The files contained no response from Cardinal Ratzinger.

Three successive archbishops in Wisconsin were told that Murphy was sexually abusing children, the documents showed, but never reported it to criminal or civil authorities.

Apology demanded

The pope apologisedon Saturday for decades of abuse in Ireland, but took no action against bishops blamed for cover-ups, which was met with disdain from numerous victims' rights groups.

Only 20 per cent of the 3,000 accused priests, whose cases went to the church's doctrinal office between 2001 and 2010, were given full church trials, and only some of those were defrocked, the New York Times reported.

Sixty per cent of those cases faced other "administrative and disciplinary provisions," such as being prohibited from celebrating mass, the newspaper said.

As the US abuse scandal has intensified in recent weeks, Pope Benedict XVI chose not to say anything on Wednesday during his weekly public audience, an occasion when he offers greetings and messages in nine languages.
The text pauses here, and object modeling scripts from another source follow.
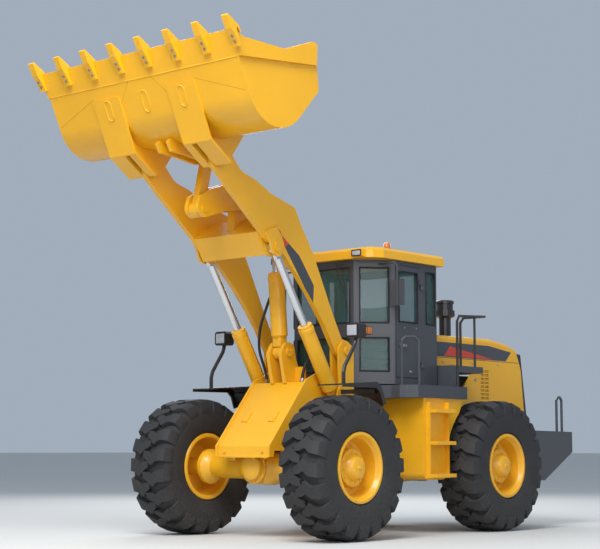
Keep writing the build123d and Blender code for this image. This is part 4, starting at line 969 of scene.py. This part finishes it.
class LOADER_OT_seat(bpy.types.Operator):
    """Sprung seat with its two cushions"""
    bl_idname = "loader.seat"
    bl_label = "Cab seat"

    def execute(self, context):
        base = cushion("seat_cushion", (-0.23, -0.245, 2.115), (0.23, 0.245, 2.225),
                       Matrix.Translation((AXLE_X - 1.84, 0, 0)), (-0.35, 0.35))
        lean = Matrix.Translation(spot(-2035, 0, 2215)) @ Matrix.Rotation(radians(-100), 4, "Y")
        cushion("seat_back", (0.02, -0.235, -0.055), (0.58, 0.235, 0.055), lean, (-0.3, 0.3))
        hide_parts("seat")
        bm = bmesh.new()
        block(bm, spot(-1990, -170, 1825), spot(-1680, 170, 1880), 0.012)
        block(bm, spot(-1960, -140, 1880), spot(-1710, 140, 2070), 0.03)
        block(bm, spot(-2060, -215, 2070), spot(-1620, 215, 2118), 0.012)
        add_piece("seat_plinth", bm, MATERIALS["plastic"], "rear_body")
        return {"FINISHED"}


class LOADER_OT_hood(bpy.types.Operator):
    """Louvre blades, latches and screws of the hood"""
    bl_idname = "loader.hood"
    bl_label = "Hood details"

    def execute(self, context):
        bm = bmesh.new()
        blades = ((LOUVRE_REAR + 0.004, LOUVRE_REAR + 0.084), (LOUVRE_FRONT - 0.084, LOUVRE_FRONT - 0.004))
        middle = (LOUVRE_REAR + LOUVRE_FRONT) / 2
        for sign in (1, -1):
            for i in range(8):
                place = Matrix.Translation((0, sign * 0.614, 1.663 + i * 0.05))
                place @= Matrix.Rotation(radians(-28 * sign), 4, "X")
                for a, b in blades:
                    block(bm, (a, -0.011, -0.004), (b, 0.011, 0.004), 0.001, place)
            block(bm, (middle - 0.007, sign * 0.609, 1.642), (middle + 0.007, sign * 0.6205, 2.028), 0.002)
        add_piece("louvre_blades", bm, MATERIALS["yellow"], "rear_body")
        bm = bmesh.new()
        for sign in (1, -1):
            for x in (-1.30, -1.95, -2.55):
                hex_bolt(bm, (x, sign * HOOD_SIDE, 2.105), (0, sign, 0), 0.010)
            turned(bm, [(0.0, 0.0), (0.0, 0.022), (0.008, 0.020), (0.010, 0.0)],
                   aim((-2.02, sign * HOOD_SIDE, 1.90), (0, sign, 0)), 32)
        add_piece("hood_screws", bm, MATERIALS["steel"], "rear_body")
        return {"FINISHED"}


CLASSES = (LoaderLooks, LOADER_OT_stage, LOADER_OT_hoses, LOADER_OT_finishes, LOADER_OT_tyres, LOADER_OT_rims,
           LOADER_OT_axles, LOADER_OT_cylinders, LOADER_OT_pins, LOADER_OT_bucket, LOADER_OT_front, LOADER_OT_lamps,
           LOADER_OT_cab, LOADER_OT_seat, LOADER_OT_hood)
OPERATORS = [cls for cls in CLASSES if issubclass(cls, bpy.types.Operator)]


class LOADER_PT_looks(bpy.types.Panel):
    """Sizes, colours and pieces of the wheel loader"""
    bl_idname = "LOADER_PT_looks"
    bl_label = "Wheel loader"
    bl_space_type = "VIEW_3D"
    bl_region_type = "UI"
    bl_category = "Loader"

    def draw(self, context):
        for name in LoaderLooks.__annotations__:
            self.layout.prop(context.scene.loader_looks, name)
        for operator in OPERATORS:
            self.layout.operator(operator.bl_idname)


def register():
    for cls in (*CLASSES, LOADER_PT_looks):
        bpy.utils.register_class(cls)
    bpy.types.Scene.loader_looks = bpy.props.PointerProperty(type=LoaderLooks)


def unregister():
    del bpy.types.Scene.loader_looks
    for cls in (LOADER_PT_looks, *reversed(CLASSES)):
        bpy.utils.unregister_class(cls)


def main():
    register()
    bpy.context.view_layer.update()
    for operator in OPERATORS:
        name = operator.bl_idname.split(".")[1]
        getattr(bpy.ops.loader, name)()


if __name__ == "__main__":
    main()
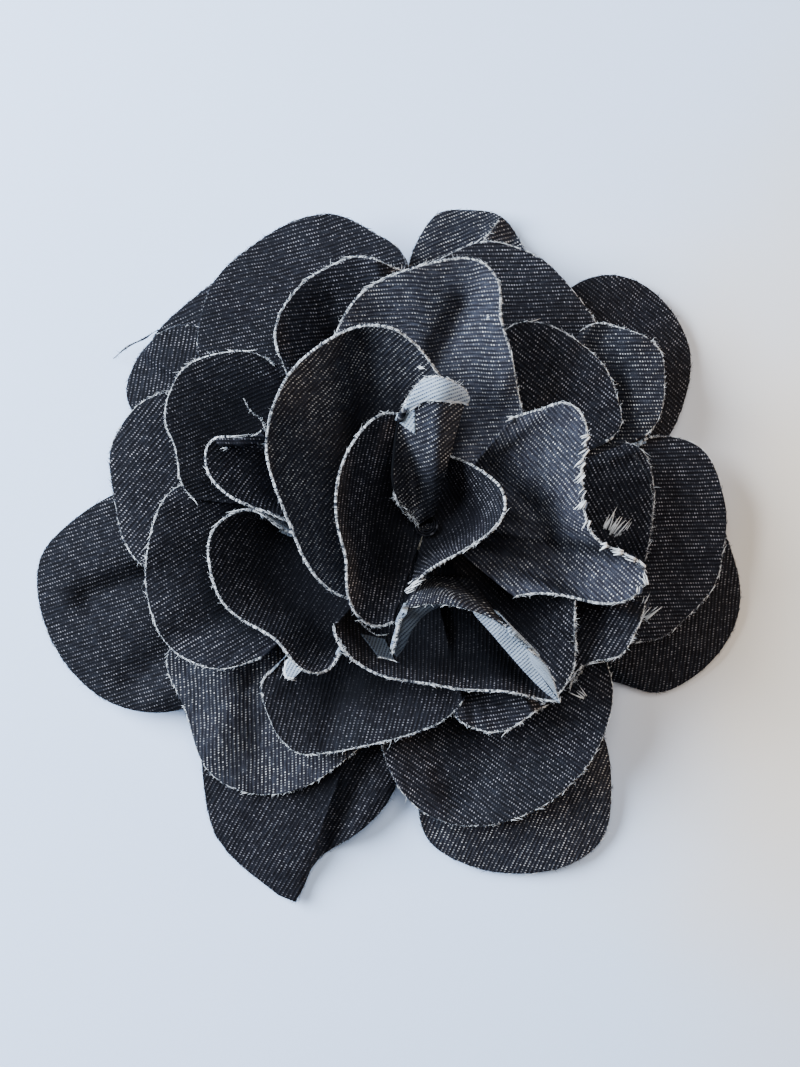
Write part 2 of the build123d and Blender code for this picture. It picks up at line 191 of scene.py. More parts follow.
def new_mesh(name, vertices, faces, materials, face_material=None, uvs=None, extra=None):
    """A mesh object. uvs and extra are one (u, v) per vertex, in millimetres."""
    mesh = bpy.data.meshes.new(name)
    mesh.from_pydata([tuple(v) for v in vertices], [], [tuple(f) for f in faces])
    for material in materials:
        mesh.materials.append(material)
    if face_material is not None:
        mesh.polygons.foreach_set("material_index", np.array(face_material, np.int32))
    loops = np.zeros(len(mesh.loops), np.int32)
    mesh.loops.foreach_get("vertex_index", loops)
    for layer_name, values in (("cloth", uvs), ("edge", extra)):
        if values is not None:
            layer = mesh.uv_layers.new(name=layer_name)
            layer.data.foreach_set("uv", np.asarray(values, np.float32)[loops].ravel())
    mesh.polygons.foreach_set("use_smooth", np.ones(len(mesh.polygons), bool))
    mesh.update()
    obj = bpy.data.objects.new(name, mesh)
    bpy.context.scene.collection.objects.link(obj)
    return obj


# ================================================================ node-based materials
class Graph:
    """A short way to write a material's node graph."""

    def __init__(self, name):
        self.material = bpy.data.materials.new(name)
        self.material.use_nodes = True
        self.tree = self.material.node_tree
        self.tree.nodes.clear()
        self.bsdf = self.node("BsdfPrincipled")
        self.tree.links.new(self.bsdf.outputs[0], self.node("OutputMaterial").inputs[0])

    def node(self, kind):
        return self.tree.nodes.new(f"ShaderNode{kind}")

    def put(self, socket, value):
        if isinstance(value, bpy.types.NodeSocket):
            self.tree.links.new(value, socket)
        elif isinstance(value, tuple) and len(value) == 3 and socket.type == "RGBA":
            socket.default_value = (*value, 1.0)
        else:
            socket.default_value = value

    def math(self, operation, a, b=0.0):
        node = self.node("Math")
        node.operation = operation
        self.put(node.inputs[0], a)
        self.put(node.inputs[1], b)
        return node.outputs[0]

    def plus(self, a, b):
        return self.math("ADD", a, b)

    def minus(self, a, b):
        return self.math("SUBTRACT", a, b)

    def times(self, a, b):
        return self.math("MULTIPLY", a, b)

    def over(self, a, b):
        return self.math("DIVIDE", a, b)

    def ramp(self, value, low, high, to_low=0.0, to_high=1.0):
        """Carries low..high over to to_low..to_high, smoothly and without passing either."""
        node = self.node("MapRange")
        node.interpolation_type = "SMOOTHSTEP"
        keys = ("Value", "From Min", "From Max", "To Min", "To Max")
        for key, v in zip(keys, (value, low, high, to_low, to_high)):
            self.put(node.inputs[key], v)
        return node.outputs["Result"]

    def split(self, vector):
        node = self.node("SeparateXYZ")
        self.put(node.inputs[0], vector)
        return node.outputs[0], node.outputs[1], node.outputs[2]

    def uv(self, layer):
        node = self.node("UVMap")
        node.uv_map = layer
        return self.split(node.outputs[0])[:2]

    def place(self):
        return self.node("NewGeometry").outputs["Position"]

    def vector(self, x, y=0.0, z=0.0):
        node = self.node("CombineXYZ")
        for socket, value in zip(node.inputs, (x, y, z)):
            self.put(socket, value)
        return node.outputs[0]

    def noise(self, at, scale, detail=3.0, rough=0.5):
        node = self.node("TexNoise")
        for key, v in (("Vector", at), ("Scale", scale), ("Detail", detail), ("Roughness", rough)):
            self.put(node.inputs[key], v)
        return node.outputs["Fac"]

    def white(self, at):
        node = self.node("TexWhiteNoise")
        self.put(node.inputs["Vector"], at)
        return node.outputs["Value"]

    def mix(self, factor, a, b):
        node = self.node("Mix")
        node.data_type = "RGBA"
        # a Mix node has its factor at 0 and its two colours at 6 and 7
        for number, value in ((0, factor), (6, a), (7, b)):
            self.put(node.inputs[number], value)
        return node.outputs[2]

    def bump(self, height, strength, distance):
        node = self.node("Bump")
        for key, v in (("Height", height), ("Strength", strength), ("Distance", distance)):
            self.put(node.inputs[key], v)
        self.put(self.bsdf.inputs["Normal"], node.outputs[0])

    def finish(self, color, roughness=0.6, metallic=0.0, sheen=0.0, specular=0.5):
        values = {"Base Color": color, "Roughness": roughness, "Metallic": metallic,
                  "Sheen Weight": sheen, "Sheen Roughness": 0.5, "Specular IOR Level": specular}
        for key, value in values.items():
            self.put(self.bsdf.inputs[key], value)
        return self.material


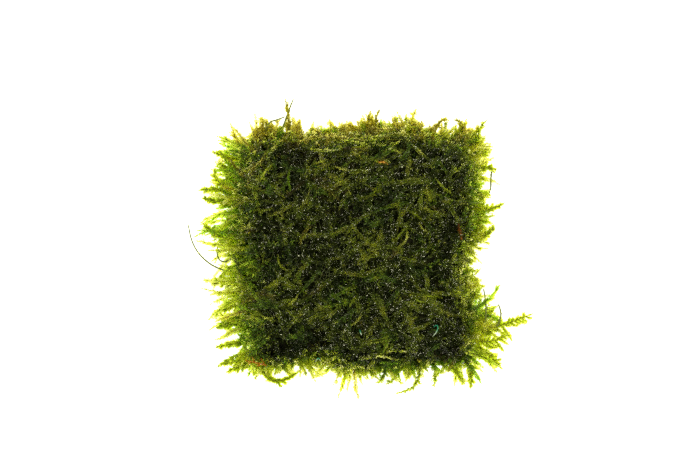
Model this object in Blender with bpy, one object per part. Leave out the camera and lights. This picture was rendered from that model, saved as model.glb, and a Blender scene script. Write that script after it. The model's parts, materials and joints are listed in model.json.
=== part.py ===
"""A square mat of aquarium moss, grown through a pad and lifted off it, with the loose shoots that stand out of it.

The mat is one tangled mass with a flat underside, an uneven outline and a low lumpy top. Every shoot that leaves
the mat is a tapered strand of its own. Distances are in metres; the origin is the middle of the mat's underside.
"""

import math

import bmesh
import bpy
from mathutils import Vector, noise
from mathutils.bvhtree import BVHTree

MM = 0.001

# The mat
MAT_TOP = 10.5 * MM  # height of the middle of the mat
RIM_TOP = 4.2 * MM  # height where the top meets the outline
RIM_NOSE = 2.4 * MM  # height at which the rim stands out furthest
RIM_TUCK = 0.7 * MM  # how far the rim is drawn in above and below its nose
SHOULDER_POWER = 7  # how late the flat top starts to fall towards the rim
LUMP_SIZE = 9 * MM
LUMP_HEIGHT = 1.3 * MM
RIM_STEPS = 3  # facets between two outline points
RINGS = (0.14, 0.29, 0.44, 0.58, 0.7, 0.8, 0.88, 0.94)  # shares of the way out to the rim

# The mat's outline, one point for each bay and each bulge of the edge, anticlockwise from the lower left corner
MAT_OUTLINE = (
    (-37.5, -35.0), (-33.0, -38.0), (-27.0, -39.5), (-20.0, -38.8), (-13.0, -37.0), (-7.5, -39.5),
    (0.0, -40.8), (9.0, -40.2), (18.0, -39.4), (27.0, -39.2), (36.5, -38.2), (40.0, -33.0),
    (41.0, -26.0), (40.6, -19.0), (39.0, -13.0), (38.0, -7.0), (38.6, -2.0), (41.2, 4.0),
    (41.6, 11.0), (40.4, 18.0), (41.4, 25.0), (39.8, 31.0), (38.4, 37.2), (31.0, 39.2),
    (24.0, 39.8), (17.0, 42.2), (9.0, 41.0), (0.0, 40.8), (-10.0, 39.8), (-20.0, 40.2),
    (-30.0, 39.8), (-38.0, 37.0), (-41.0, 30.5), (-41.2, 24.0), (-43.0, 17.0), (-43.4, 10.0),
    (-42.0, 2.0), (-40.8, -6.0), (-41.0, -13.0), (-40.2, -21.0), (-38.8, -28.5),
)

# The loose shoots
CLEARANCE = 0.35 * MM  # the gap left between two pieces that lie against each other
ROUTE_STEPS = 60  # places looked at along a route, to find where it is clear of the other pieces
STRAND_RINGS = 8
STRAND_SIDES = 6
BASE_SHARE = 0.3  # width of a shoot's base, as a share of its middle
ARCH = 0.9 * MM  # how far a shoot bows up between its two ends

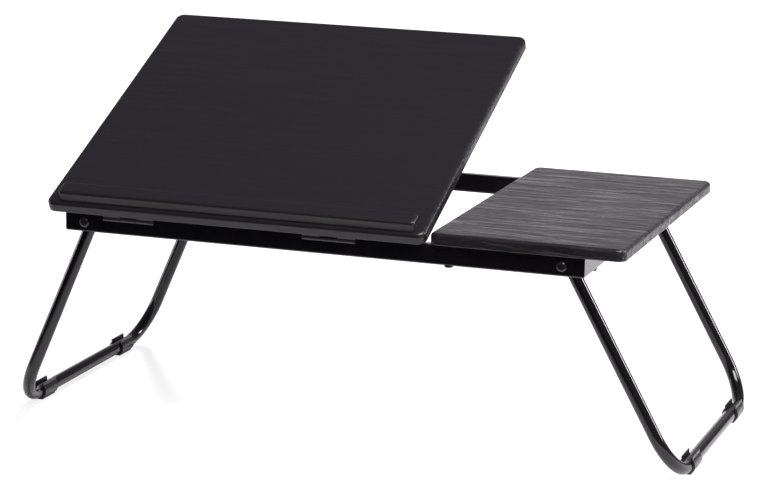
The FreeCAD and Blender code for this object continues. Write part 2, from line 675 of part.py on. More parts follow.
def hinges():
    for word, middle in (("left", "hinge_left_x"), ("right", "hinge_right_x")):
        fixed_leaf("hinge_fixed_leaf_" + word, middle)
        moving_leaf("hinge_moving_leaf_" + word, middle)
    pins = start("hinge_pins", ("hinge_left_x", "hinge_y", "hinge_z"))
    drawing = sketch(pins, "YZ_Plane", "section")
    ring(drawing, ("0", "0"), "hinge_pin_diameter / 2")
    pad(pins, drawing, "hinge_length", symmetric=True)
    repeat(pins, "X_Axis", "hinge_spacing")
    across = "hinge_left_x - hinge_screw_spread / 2"
    spot = (across, "hinge_y + fixed_leaf_screw_y", "rail_top + hinge_leaf")
    screws = sunk_screw("hinge_rail_screws", spot, "leaf", "leaf_screw_length", False)
    repeat(screws, "X_Axis", "hinge_screw_spread")
    repeat(screws, "X_Axis", "hinge_spacing")
    spot = on_board(across, "moving_leaf_screw_y", "moving_leaf_base")
    screws = sunk_screw("hinge_board_screws", spot, "leaf", "leaf_screw_length", True, TILTED, "tilt_angle")
    repeat(screws, "X_Axis", "hinge_screw_spread")
    repeat(screws, "X_Axis", "hinge_spacing")


# ---------------------------------------------------------------- legs


def path(drawing, corners, radius):
    """An open run through corners given as expressions, each corner rounded."""
    spots = [VECTOR(value(across), value(up), 0) for across, up in corners]
    turn = value(radius)
    ends = [spots[0]]
    arcs = []
    for before, corner, after in zip(spots, spots[1:], spots[2:]):
        back = (before - corner).normalize()
        ahead = (after - corner).normalize()
        enter, leave = corner + back * turn, corner + ahead * turn
        centre = corner + back * turn + ahead * turn
        middle = centre + (corner - centre).normalize() * turn
        arcs.append(Part.Arc(enter, middle, leave))
        ends += [enter, leave]
    ends.append(spots[-1])
    edges = 0
    for index in range(0, len(ends), 2):
        drawing.addGeometry(Part.LineSegment(ends[index], ends[index + 1]))
        edges += 1
        if index // 2 < len(arcs):
            drawing.addGeometry(arcs[index // 2])
            edges += 1
    return ["Edge%d" % number for number in range(1, edges + 1)]


def bent_tube(body, section, spine, edges):
    feature = body.newObject("PartDesign::AdditivePipe", body.Name + "_pipe")
    feature.Profile = section
    feature.Spine = (spine, edges)
    DOC.recompute()
    return feature


def leg(word, pivot, foot, length, axis, splay):
    """A tube bent to a U, with its end plugs and the clips on its foot bar."""
    spot = (pivot, "0", "pivot_z")
    body = start(word + "_leg_tube", spot, axis, splay)
    spine = sketch(body, "YZ_Plane", "axis")
    corners = [
        ("-leg_plane", "leg_end_reach"),
        ("-leg_plane", "-" + length),
        ("leg_plane", "-" + length),
        ("leg_plane", "leg_end_reach"),
    ]
    edges = path(spine, corners, "leg_bend_radius")
    section = sketch(body, "XY_Plane", "section", "leg_end_reach")
    ring(section, ("0", "-leg_plane"), "leg_radius")
    ring(section, ("0", "-leg_plane"), "leg_radius - leg_wall")
    bent_tube(body, section, spine, edges)
    drawing = sketch(body, "XZ_Plane", "pivot_holes")
    ring(drawing, ("0", "0"), "bolt_diameter / 2 + pivot_play")
    pocket(body, drawing)
    leg_plugs(word, spot, axis, splay)
    foot_clips(word, foot)


def leg_plugs(word, spot, axis, splay):
    body = start(word + "_leg_end_plugs", spot, axis, splay)
    drawing = sketch(body, "XY_Plane", "cap", "leg_end_reach")
    ring(drawing, ("0", "-leg_plane"), "leg_radius")
    pad(body, drawing, "plug_cap_thickness")
    drawing = sketch(body, "XY_Plane", "stem", "leg_end_reach")
    ring(drawing, ("0", "-leg_plane"), "leg_radius - leg_wall")
    pad(body, drawing, "plug_depth", flip=True)
    radius, top = value("leg_radius"), value("leg_end_reach + plug_cap_thickness")
    dress(body, "Fillet", "plug_cap_thickness * 0.6", lambda edge: is_rim(edge, radius, top))
    repeat(body, "Y_Axis", "2 * leg_plane")


def foot_clips(word, foot):
    """Two saddles round the foot bar, open on top, with a flat sole."""
    body = start(word + "_foot_clips", (foot, "0", "foot_z"))
    drawing = sketch(body, "XZ_Plane", "band", "clip_y")
    ring(drawing, ("0", "0"), "clip_radius")
    ring(drawing, ("0", "0"), "leg_radius")
    pad(body, drawing, "clip_length", symmetric=True)
    drawing = sketch(body, "XZ_Plane", "mouth", "clip_y")
    reach = "clip_radius * 2"
    half = "(clip_mouth / 2 * 1deg)"
    wide, tall = "%s * sin%s" % (reach, half), "%s * cos%s" % (reach, half)
    outline(drawing, [("0", "0"), (wide, tall), ("-" + wide, tall)])
    pocket(body, drawing, "clip_length * 2", symmetric=True)
    drawing = sketch(body, "XZ_Plane", "sole", "clip_y")
    low = "-clip_radius"
    box_outline(drawing, "-clip_sole_width / 2", "clip_sole_width / 2", low, low + " + clip_sole_rise")
    pad(body, drawing, "clip_length", symmetric=True)
    drawing = sketch(body, "XZ_Plane", "lips", "clip_y")
    for way in ("", "-"):
        inner, outer = "%sleg_radius * sin%s" % (way, half), "%sclip_radius * sin%s" % (way, half)
        foot_in, foot_out = "leg_radius * cos%s" % half, "clip_radius * cos%s" % half
        tip = "clip_radius * cos%s + clip_lip_height" % half
        tip_in = "%s(clip_radius * sin%s - clip_wall * 0.4)" % (way, half)
        outline(drawing, [(inner, foot_in), (outer, foot_out), (outer, tip), (tip_in, tip)])
    pad(body, drawing, "clip_length", symmetric=True)
    repeat(body, "Y_Axis", "2 * clip_y")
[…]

More than 300 former students in German Catholic schools and choirs have come forward since January with abuse claims. The country's government announced on Wednesday it will form an expert 40-member committee to investigate.

The allegations have come almost daily, including on Wednesday, when the Munich archdiocese confirmed that another person claimed to have been molested as a youth in 1998 by a priest who was previously convicted of abuse.

On Wednesday, Benedict XVI accepted the resignation of Bishop John Magee - an aide to three popes before assignment in Ireland - who has been accused of endangering children by failing to follow the Irish church's own rules on reporting suspected paedophile priests to police.